Making a DVD image in Mac OS X will allow you to make a backup of the disc in question, either by burning it to a new disc or storing it in ISO or DMG format on another drive or computer.

This can be vital for retaining copies of discs that you use regularly; regular use of any disc can reduce its lifespan, with some discs apparently failing after a matter of a few years. It seems increasingly likely (with increasing bandwidths) that optical media will eventually become just a storage option rather than its current purpose as the main shipping medium for software and movies, so being aware of and able to create DVD images and save them to your hard disk could be advantageous in the long term.

Burn DVD Images in Mac OS X

How to Make a DVD Image in Mac OS X

Mac OS X comes with all the tools you need to create a DVD image. By simply inserting your DVD, you will be ready in moments to begin the process of creating the DVD image.
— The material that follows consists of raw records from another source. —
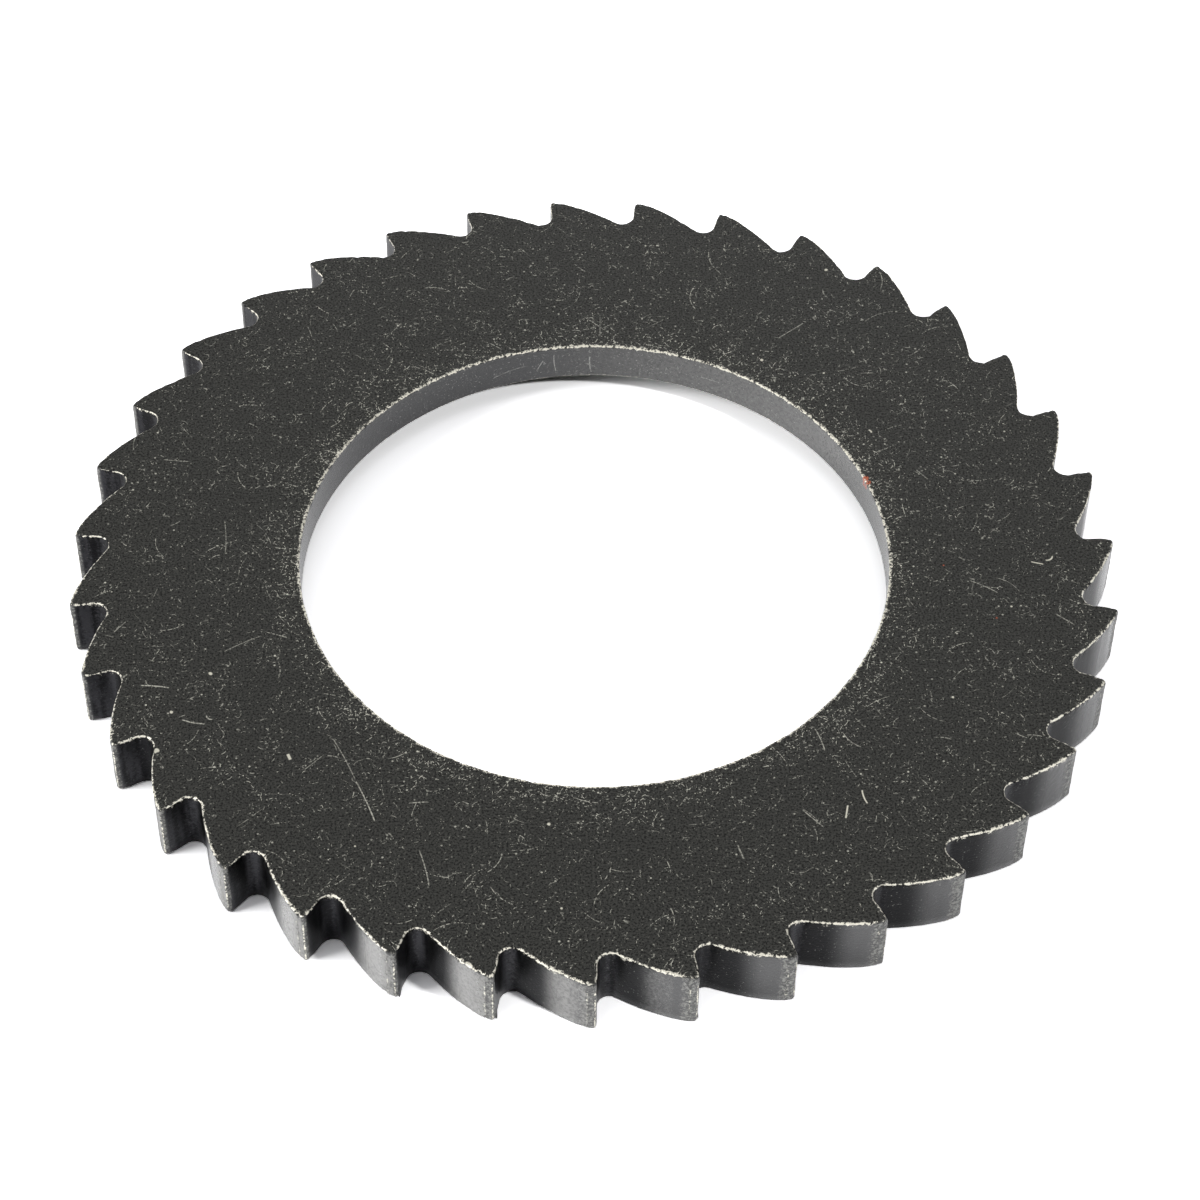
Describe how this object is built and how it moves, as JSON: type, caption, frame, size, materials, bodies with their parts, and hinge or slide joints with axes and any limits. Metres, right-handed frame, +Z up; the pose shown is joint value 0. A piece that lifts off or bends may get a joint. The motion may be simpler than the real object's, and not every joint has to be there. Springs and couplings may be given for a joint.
{
  "type": "ratchet gear",
  "caption": "Flat steel ratchet ring with saw-like teeth round its rim, a large plain bore and a shallow seat sunk round the bore in its underside, for a pawl and hub.",
  "frame": {"origin": "on the bore's axis, level with the underside that the ring lies on", "axes": "+Z up along the bore's axis, out of the plain upper face; +X towards one tooth tip. Seen from above, the working faces look anticlockwise"},
  "size_m": [0.1196, 0.1198, 0.008],
  "materials": {
    "blackened_steel": "matt black oxide, tumbled, with the edges worn bright"
  },
  "bodies": {
    "root": {"ratchet_gear": "blackened_steel"}
  },
  "joints": []
}
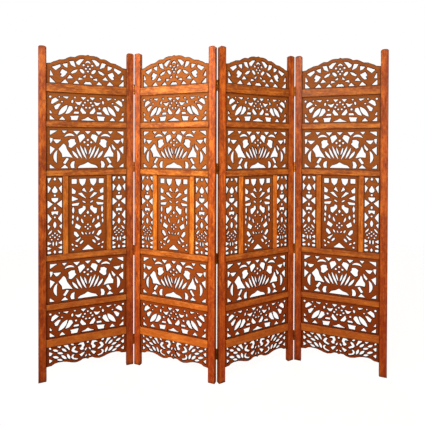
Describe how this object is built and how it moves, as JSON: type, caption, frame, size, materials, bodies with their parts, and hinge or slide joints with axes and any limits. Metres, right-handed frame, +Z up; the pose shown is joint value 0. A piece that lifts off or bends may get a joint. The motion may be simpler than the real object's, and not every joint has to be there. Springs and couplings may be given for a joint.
{
  "type": "carved folding screen",
  "caption": "Folding room screen of pierced carved wood boards held in tall framed panels that fold on brass butt hinges.",
  "frame": {"origin": "on the floor under the middle of the screen as it stands in its zigzag", "axes": "+X along the screen to the viewer's right, +Y away from the viewer, +Z up; the carved front faces -Y"},
  "size_m": [1.9266, 0.2538, 1.829],
  "materials": {
    "frame_wood": "honey-red stain, satin wax",
    "fretwork_wood": "brown-red stain, dull wax",
    "hinge_brass": "aged brass"
  },
  "bodies": {
    "panel_1": {"panel_1_left_stile": "frame_wood", "panel_1_right_stile": "frame_wood", "panel_1_rails": "frame_wood", "panel_1_mullions": "frame_wood", "panel_1_crest": "fretwork_wood", "panel_1_upper_fan_band": "fretwork_wood", "panel_1_lower_fan_band": "fretwork_wood", "panel_1_garden_rows": "fretwork_wood", "panel_1_side_columns": "fretwork_wood", "panel_1_centre_lattice": "fretwork_wood", "panel_1_apron": "fretwork_wood", "hinge_1_left_leaves": "hinge_brass", "hinge_1_pins": "hinge_brass", "hinge_1_left_screws": "hinge_brass"},
    "panel_2": {"panel_2_left_stile": "frame_wood", "panel_2_right_stile": "frame_wood", "panel_2_rails": "frame_wood", "panel_2_mullions": "frame_wood", "panel_2_crest": "fretwork_wood", "panel_2_upper_fan_band": "fretwork_wood", "panel_2_lower_fan_band": "fretwork_wood", "panel_2_garden_rows": "fretwork_wood", "panel_2_side_columns": "fretwork_wood", "panel_2_centre_lattice": "fretwork_wood", "panel_2_apron": "fretwork_wood", "hinge_1_right_leaves": "hinge_brass", "hinge_1_right_screws": "hinge_brass", "hinge_2_left_leaves": "hinge_brass", "hinge_2_pins": "hinge_brass", "hinge_2_left_screws": "hinge_brass"},
    "panel_3": {"panel_3_left_stile": "frame_wood", "panel_3_right_stile": "frame_wood", "panel_3_rails": "frame_wood", "panel_3_mullions": "frame_wood", "panel_3_crest": "fretwork_wood", "panel_3_upper_fan_band": "fretwork_wood", "panel_3_lower_fan_band": "fretwork_wood", "panel_3_garden_rows": "fretwork_wood", "panel_3_side_columns": "fretwork_wood", "panel_3_centre_lattice": "fretwork_wood", "panel_3_apron": "fretwork_wood", "hinge_2_right_leaves": "hinge_brass", "hinge_2_right_screws": "hinge_brass", "hinge_3_left_leaves": "hinge_brass", "hinge_3_pins": "hinge_brass", "hinge_3_left_screws": "hinge_brass"},
    "panel_4": {"panel_4_left_stile": "frame_wood", "panel_4_right_stile": "frame_wood", "panel_4_rails": "frame_wood", "panel_4_mullions": "frame_wood", "panel_4_crest": "fretwork_wood", "panel_4_upper_fan_band": "fretwork_wood", "panel_4_lower_fan_band": "fretwork_wood", "panel_4_garden_rows": "fretwork_wood", "panel_4_side_columns": "fretwork_wood", "panel_4_centre_lattice": "fretwork_wood", "panel_4_apron": "fretwork_wood", "hinge_3_right_leaves": "hinge_brass", "hinge_3_right_screws": "hinge_brass"}
  },
  "joints": [
    {"name": "hinge_1", "type": "hinge", "parent": "panel_2", "child": "panel_1", "pos_m": [-0.47794, 0.05603, 0], "axis": [0, 0, 1], "range_deg": [-42.2, 137.8]},
    {"name": "hinge_2", "type": "hinge", "parent": "panel_2", "child": "panel_3", "pos_m": [0.00829, -0.10209, 0], "axis": [0, 0, 1], "range_deg": [-48.3, 131.7]},
    {"name": "hinge_3", "type": "hinge", "parent": "panel_3", "child": "panel_4", "pos_m": [0.47713, 0.1019, 0], "axis": [0, 0, -1], "range_deg": [-47.4, 132.6]}
  ]
}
After you have stopped the disc from auto-playing, go to the Applications menu (SHIFT+APPLE+A) and open Utilities. From here, open Disc Utilities.

In the Disc Utilities screen, you will see the title of the disc you wish to image across the top of the box, and your disc listed under your disc drive on the left. Notice also the disc information at the bottom of the box, detailing the disc type, format, capacity, and other useful information. You should check this to get an idea of how long the creation of the disc image might take.

You will need to select the disc and click the New Image icon (or go to File > New > Disk Image from disk1 (TITLE)) in order to begin making the DVD image.

Naming Your Disc Image

If you intend to create a disc image that will be saved to your Mac or a separate hard disk drive you should give the disc a sensible, easy to remember and descriptive name. Otherwise, proceed with the default option.

You should leave the options as per their defaults – so Image Format should be “compressed” while Encryption should be “none”. Decide where you are going to save the image, and click Save.

The disc image will then be created, and saved to the location you specified earlier. This may take several minutes to complete, depending on the size of the disc, so you might wish to go and do something else while you wait.

Once complete, don’t forget to eject your disc and put it somewhere safe!